Arthur’s, matzo balls and all, is a homage to Arthur Salm, who was the dad of Chase Hospitality Group president Steven Salm. Arthur’s comes to us from Chase, which also owns the Chase, the Chase Fish and Oyster, Kasa Moto, Colette Grand Café, Planta, Planta Burger and Palm Lane. This is their first uptown venture: Two+ storeys at Yonge and St. Clair, 156 seats, a bar and for spring a 60-seat rooftop terrace.
The dining room is a cool tall octagon with deep leather chairs in dark brown and latte, spacious tables and servers who positively ooze grace. They’re friendly and attentive, clearly well trained. It’s strange seeing matzo ball soup and pastrami in such a glam space and with such silken smooth service. But this ain’t yer Bubby’s deli, and clearly Arthur was a pretty snazzy dude, because much of the menu is fancy shmancy (in a good way), and the prices are what my Bubby would have called meshuggena: $38.95 for one crab cake?
Arthur’s personal memorabilia cover the walls of the restaurant foyer, and his imprimateur is all over the menu. It is so old school: Beef stroganoff. Who even remembers beef stroganoff? This rendition, served with fettucine, is superlative, beef cheek braised into juicy tenderness, with mushrooms and sour cream, its sauce a complex triumph.
Oysters Rockefeller, which is usually abused by heedless cooks who overcook the oysters and the spinach, is very good, neither spinach nor oysters overcooked.

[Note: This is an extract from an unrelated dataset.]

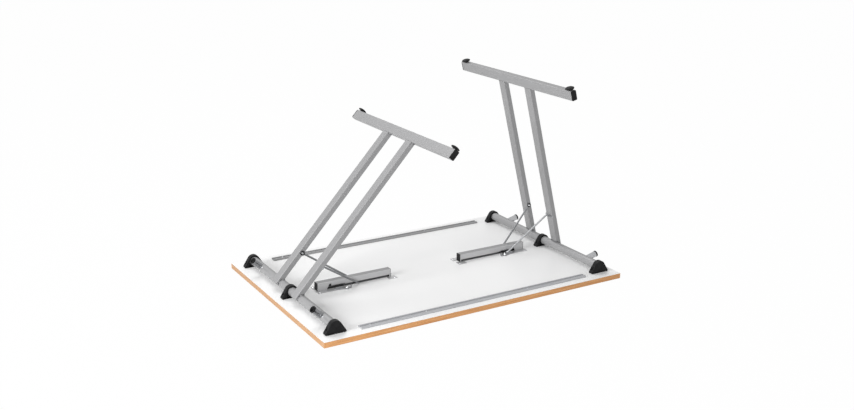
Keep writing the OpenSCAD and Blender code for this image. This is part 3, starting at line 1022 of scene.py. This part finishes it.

The $38.95 Dungeness crab cake had better be impeccable, and it is, its little side salad cleverly anointed with fresh tarragon leaves.
So many blasts from the past: Shrimp and avocado salad with Marie Rose dressing – the pink mayo that our grandmothers favoured. Calf’s liver. Dover sole. Lobster thermidor. They also do Arthur’s casual faves — a cheeseburger, pastrami on rye, smoked fish with bagel. And because Chase Hospitality does (and believes in) Planta and other non-meat restos, 25 per cent of the menu is plant-based.
For dessert they brought back baba au rhum, the eggy rum-soaked white cake from the ’50s. It’s wonderful, and thanks for the lime-zesty whipped cream on top.
I never met Arthur, but having tasted his son’s homage to dad, one can easily imagine a dapper older man popping in to his local at Yonge and St. Clair and ordering a dry martini with his crab cake.